[Objective]: Copy down all of the data underneath, exactly as shown.

[Modeling code records]:
_ _ _

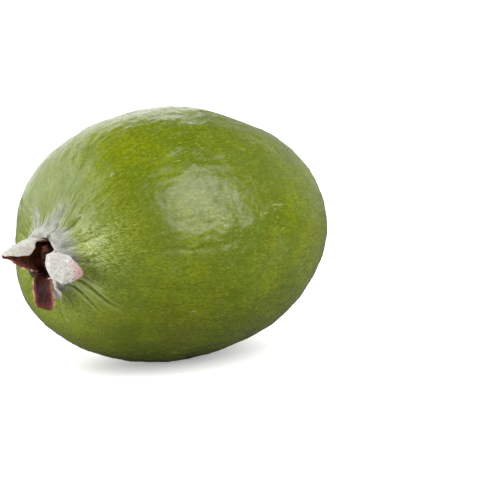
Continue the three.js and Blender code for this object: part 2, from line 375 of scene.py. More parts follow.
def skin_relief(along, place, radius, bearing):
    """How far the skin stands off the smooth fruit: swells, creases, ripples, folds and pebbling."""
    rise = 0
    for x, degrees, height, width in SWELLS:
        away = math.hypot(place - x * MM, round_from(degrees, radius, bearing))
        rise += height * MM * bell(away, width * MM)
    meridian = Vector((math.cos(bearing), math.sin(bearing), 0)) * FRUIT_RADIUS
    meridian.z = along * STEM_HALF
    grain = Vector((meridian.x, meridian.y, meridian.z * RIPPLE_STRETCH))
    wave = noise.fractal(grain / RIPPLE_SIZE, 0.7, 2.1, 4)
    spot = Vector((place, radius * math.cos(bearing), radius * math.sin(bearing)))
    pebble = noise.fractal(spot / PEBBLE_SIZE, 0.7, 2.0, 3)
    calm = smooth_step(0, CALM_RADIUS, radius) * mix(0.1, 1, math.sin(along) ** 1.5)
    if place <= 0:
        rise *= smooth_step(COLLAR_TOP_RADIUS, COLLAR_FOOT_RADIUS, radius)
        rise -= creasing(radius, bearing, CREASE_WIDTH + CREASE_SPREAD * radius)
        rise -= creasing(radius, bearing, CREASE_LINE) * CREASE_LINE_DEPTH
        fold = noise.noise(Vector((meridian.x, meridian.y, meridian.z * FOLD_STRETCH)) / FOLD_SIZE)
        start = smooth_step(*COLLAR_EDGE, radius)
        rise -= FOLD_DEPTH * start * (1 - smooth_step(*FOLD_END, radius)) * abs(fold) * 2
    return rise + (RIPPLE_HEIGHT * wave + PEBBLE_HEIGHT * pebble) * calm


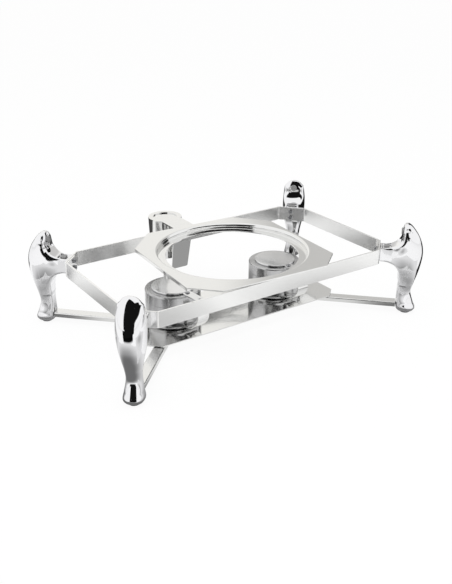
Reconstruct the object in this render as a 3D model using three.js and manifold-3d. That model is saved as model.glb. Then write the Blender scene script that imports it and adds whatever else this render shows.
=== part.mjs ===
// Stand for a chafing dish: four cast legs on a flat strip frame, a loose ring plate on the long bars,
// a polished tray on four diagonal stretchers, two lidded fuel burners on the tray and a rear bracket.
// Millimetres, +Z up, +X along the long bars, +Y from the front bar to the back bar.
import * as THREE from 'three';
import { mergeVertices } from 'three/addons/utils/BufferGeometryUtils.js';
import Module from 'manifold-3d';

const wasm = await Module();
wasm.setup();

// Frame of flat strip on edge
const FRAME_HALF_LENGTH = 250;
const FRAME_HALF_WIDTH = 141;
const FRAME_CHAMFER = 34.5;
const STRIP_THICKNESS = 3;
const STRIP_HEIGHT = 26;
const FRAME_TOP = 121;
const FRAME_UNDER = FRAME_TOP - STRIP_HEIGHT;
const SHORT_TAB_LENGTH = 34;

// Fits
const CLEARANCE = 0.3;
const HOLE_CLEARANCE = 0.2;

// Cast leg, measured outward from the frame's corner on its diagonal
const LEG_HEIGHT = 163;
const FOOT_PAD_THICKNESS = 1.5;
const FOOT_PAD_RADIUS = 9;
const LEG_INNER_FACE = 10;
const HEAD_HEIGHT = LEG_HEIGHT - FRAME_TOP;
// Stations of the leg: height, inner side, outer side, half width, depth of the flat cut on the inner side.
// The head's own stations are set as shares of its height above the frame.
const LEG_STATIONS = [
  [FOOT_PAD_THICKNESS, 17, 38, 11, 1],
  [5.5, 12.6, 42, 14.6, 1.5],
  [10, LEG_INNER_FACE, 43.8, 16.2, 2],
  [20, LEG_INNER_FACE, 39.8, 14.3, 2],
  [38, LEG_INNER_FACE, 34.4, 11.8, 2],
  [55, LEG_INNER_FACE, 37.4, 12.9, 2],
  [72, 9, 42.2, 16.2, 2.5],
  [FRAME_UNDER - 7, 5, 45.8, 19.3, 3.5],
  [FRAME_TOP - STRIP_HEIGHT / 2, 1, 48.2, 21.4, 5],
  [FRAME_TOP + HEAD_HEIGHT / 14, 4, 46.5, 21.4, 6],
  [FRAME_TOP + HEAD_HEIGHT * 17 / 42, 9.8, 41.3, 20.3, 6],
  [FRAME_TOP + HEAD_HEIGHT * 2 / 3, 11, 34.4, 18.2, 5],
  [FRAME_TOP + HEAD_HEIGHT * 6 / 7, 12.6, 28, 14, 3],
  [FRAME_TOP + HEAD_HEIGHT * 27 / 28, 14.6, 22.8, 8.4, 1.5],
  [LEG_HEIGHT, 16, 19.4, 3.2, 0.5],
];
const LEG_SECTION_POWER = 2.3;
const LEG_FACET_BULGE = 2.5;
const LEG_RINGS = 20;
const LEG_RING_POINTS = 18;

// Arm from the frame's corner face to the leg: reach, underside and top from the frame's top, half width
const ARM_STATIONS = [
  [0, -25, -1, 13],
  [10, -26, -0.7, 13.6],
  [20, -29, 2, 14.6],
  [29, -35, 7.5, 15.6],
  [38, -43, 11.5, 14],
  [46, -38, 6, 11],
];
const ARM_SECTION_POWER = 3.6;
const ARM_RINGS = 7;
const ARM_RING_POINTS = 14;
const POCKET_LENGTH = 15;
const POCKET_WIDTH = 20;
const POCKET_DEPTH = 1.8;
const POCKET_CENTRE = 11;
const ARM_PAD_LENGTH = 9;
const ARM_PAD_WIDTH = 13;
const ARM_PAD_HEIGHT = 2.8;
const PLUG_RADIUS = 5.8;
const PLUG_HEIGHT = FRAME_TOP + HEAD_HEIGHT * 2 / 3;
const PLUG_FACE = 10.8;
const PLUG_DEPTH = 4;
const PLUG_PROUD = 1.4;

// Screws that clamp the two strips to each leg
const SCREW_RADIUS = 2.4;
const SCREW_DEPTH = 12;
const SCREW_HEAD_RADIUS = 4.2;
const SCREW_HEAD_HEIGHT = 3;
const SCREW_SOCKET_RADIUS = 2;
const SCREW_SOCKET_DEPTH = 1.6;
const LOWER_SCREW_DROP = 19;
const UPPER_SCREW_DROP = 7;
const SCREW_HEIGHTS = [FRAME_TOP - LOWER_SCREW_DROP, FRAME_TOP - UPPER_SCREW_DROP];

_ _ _

[Solved exercise]:
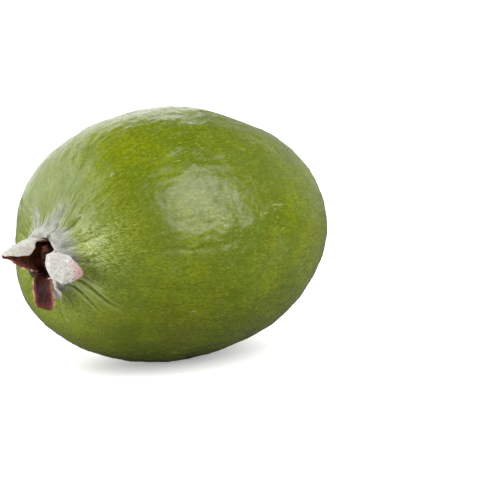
Continue the three.js and Blender code for this object: part 2, from line 375 of scene.py. More parts follow.
def skin_relief(along, place, radius, bearing):
    """How far the skin stands off the smooth fruit: swells, creases, ripples, folds and pebbling."""
    rise = 0
    for x, degrees, height, width in SWELLS:
        away = math.hypot(place - x * MM, round_from(degrees, radius, bearing))
        rise += height * MM * bell(away, width * MM)
    meridian = Vector((math.cos(bearing), math.sin(bearing), 0)) * FRUIT_RADIUS
    meridian.z = along * STEM_HALF
    grain = Vector((meridian.x, meridian.y, meridian.z * RIPPLE_STRETCH))
    wave = noise.fractal(grain / RIPPLE_SIZE, 0.7, 2.1, 4)
    spot = Vector((place, radius * math.cos(bearing), radius * math.sin(bearing)))
    pebble = noise.fractal(spot / PEBBLE_SIZE, 0.7, 2.0, 3)
    calm = smooth_step(0, CALM_RADIUS, radius) * mix(0.1, 1, math.sin(along) ** 1.5)
    if place <= 0:
        rise *= smooth_step(COLLAR_TOP_RADIUS, COLLAR_FOOT_RADIUS, radius)
        rise -= creasing(radius, bearing, CREASE_WIDTH + CREASE_SPREAD * radius)
        rise -= creasing(radius, bearing, CREASE_LINE) * CREASE_LINE_DEPTH
        fold = noise.noise(Vector((meridian.x, meridian.y, meridian.z * FOLD_STRETCH)) / FOLD_SIZE)
        start = smooth_step(*COLLAR_EDGE, radius)
        rise -= FOLD_DEPTH * start * (1 - smooth_step(*FOLD_END, radius)) * abs(fold) * 2
    return rise + (RIPPLE_HEIGHT * wave + PEBBLE_HEIGHT * pebble) * calm


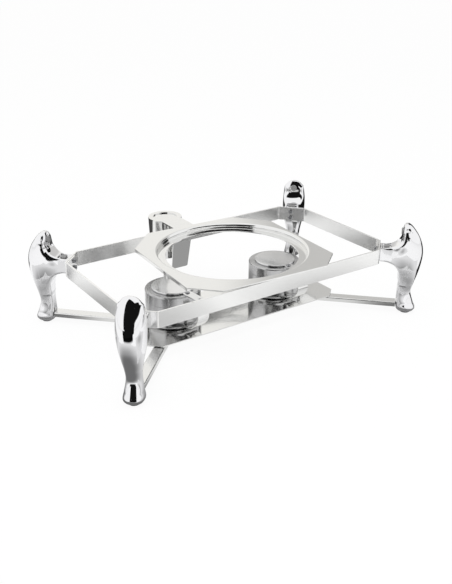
Reconstruct the object in this render as a 3D model using three.js and manifold-3d. That model is saved as model.glb. Then write the Blender scene script that imports it and adds whatever else this render shows.
=== part.mjs ===
// Stand for a chafing dish: four cast legs on a flat strip frame, a loose ring plate on the long bars,
// a polished tray on four diagonal stretchers, two lidded fuel burners on the tray and a rear bracket.
// Millimetres, +Z up, +X along the long bars, +Y from the front bar to the back bar.
import * as THREE from 'three';
import { mergeVertices } from 'three/addons/utils/BufferGeometryUtils.js';
import Module from 'manifold-3d';

const wasm = await Module();
wasm.setup();

// Frame of flat strip on edge
const FRAME_HALF_LENGTH = 250;
const FRAME_HALF_WIDTH = 141;
const FRAME_CHAMFER = 34.5;
const STRIP_THICKNESS = 3;
const STRIP_HEIGHT = 26;
const FRAME_TOP = 121;
const FRAME_UNDER = FRAME_TOP - STRIP_HEIGHT;
const SHORT_TAB_LENGTH = 34;

// Fits
const CLEARANCE = 0.3;
const HOLE_CLEARANCE = 0.2;

// Cast leg, measured outward from the frame's corner on its diagonal
const LEG_HEIGHT = 163;
const FOOT_PAD_THICKNESS = 1.5;
const FOOT_PAD_RADIUS = 9;
const LEG_INNER_FACE = 10;
const HEAD_HEIGHT = LEG_HEIGHT - FRAME_TOP;
// Stations of the leg: height, inner side, outer side, half width, depth of the flat cut on the inner side.
// The head's own stations are set as shares of its height above the frame.
const LEG_STATIONS = [
  [FOOT_PAD_THICKNESS, 17, 38, 11, 1],
  [5.5, 12.6, 42, 14.6, 1.5],
  [10, LEG_INNER_FACE, 43.8, 16.2, 2],
  [20, LEG_INNER_FACE, 39.8, 14.3, 2],
  [38, LEG_INNER_FACE, 34.4, 11.8, 2],
  [55, LEG_INNER_FACE, 37.4, 12.9, 2],
  [72, 9, 42.2, 16.2, 2.5],
  [FRAME_UNDER - 7, 5, 45.8, 19.3, 3.5],
  [FRAME_TOP - STRIP_HEIGHT / 2, 1, 48.2, 21.4, 5],
  [FRAME_TOP + HEAD_HEIGHT / 14, 4, 46.5, 21.4, 6],
  [FRAME_TOP + HEAD_HEIGHT * 17 / 42, 9.8, 41.3, 20.3, 6],
  [FRAME_TOP + HEAD_HEIGHT * 2 / 3, 11, 34.4, 18.2, 5],
  [FRAME_TOP + HEAD_HEIGHT * 6 / 7, 12.6, 28, 14, 3],
  [FRAME_TOP + HEAD_HEIGHT * 27 / 28, 14.6, 22.8, 8.4, 1.5],
  [LEG_HEIGHT, 16, 19.4, 3.2, 0.5],
];
const LEG_SECTION_POWER = 2.3;
const LEG_FACET_BULGE = 2.5;
const LEG_RINGS = 20;
const LEG_RING_POINTS = 18;

// Arm from the frame's corner face to the leg: reach, underside and top from the frame's top, half width
const ARM_STATIONS = [
  [0, -25, -1, 13],
  [10, -26, -0.7, 13.6],
  [20, -29, 2, 14.6],
  [29, -35, 7.5, 15.6],
  [38, -43, 11.5, 14],
  [46, -38, 6, 11],
];
const ARM_SECTION_POWER = 3.6;
const ARM_RINGS = 7;
const ARM_RING_POINTS = 14;
const POCKET_LENGTH = 15;
const POCKET_WIDTH = 20;
const POCKET_DEPTH = 1.8;
const POCKET_CENTRE = 11;
const ARM_PAD_LENGTH = 9;
const ARM_PAD_WIDTH = 13;
const ARM_PAD_HEIGHT = 2.8;
const PLUG_RADIUS = 5.8;
const PLUG_HEIGHT = FRAME_TOP + HEAD_HEIGHT * 2 / 3;
const PLUG_FACE = 10.8;
const PLUG_DEPTH = 4;
const PLUG_PROUD = 1.4;

// Screws that clamp the two strips to each leg
const SCREW_RADIUS = 2.4;
const SCREW_DEPTH = 12;
const SCREW_HEAD_RADIUS = 4.2;
const SCREW_HEAD_HEIGHT = 3;
const SCREW_SOCKET_RADIUS = 2;
const SCREW_SOCKET_DEPTH = 1.6;
const LOWER_SCREW_DROP = 19;
const UPPER_SCREW_DROP = 7;
const SCREW_HEIGHTS = [FRAME_TOP - LOWER_SCREW_DROP, FRAME_TOP - UPPER_SCREW_DROP];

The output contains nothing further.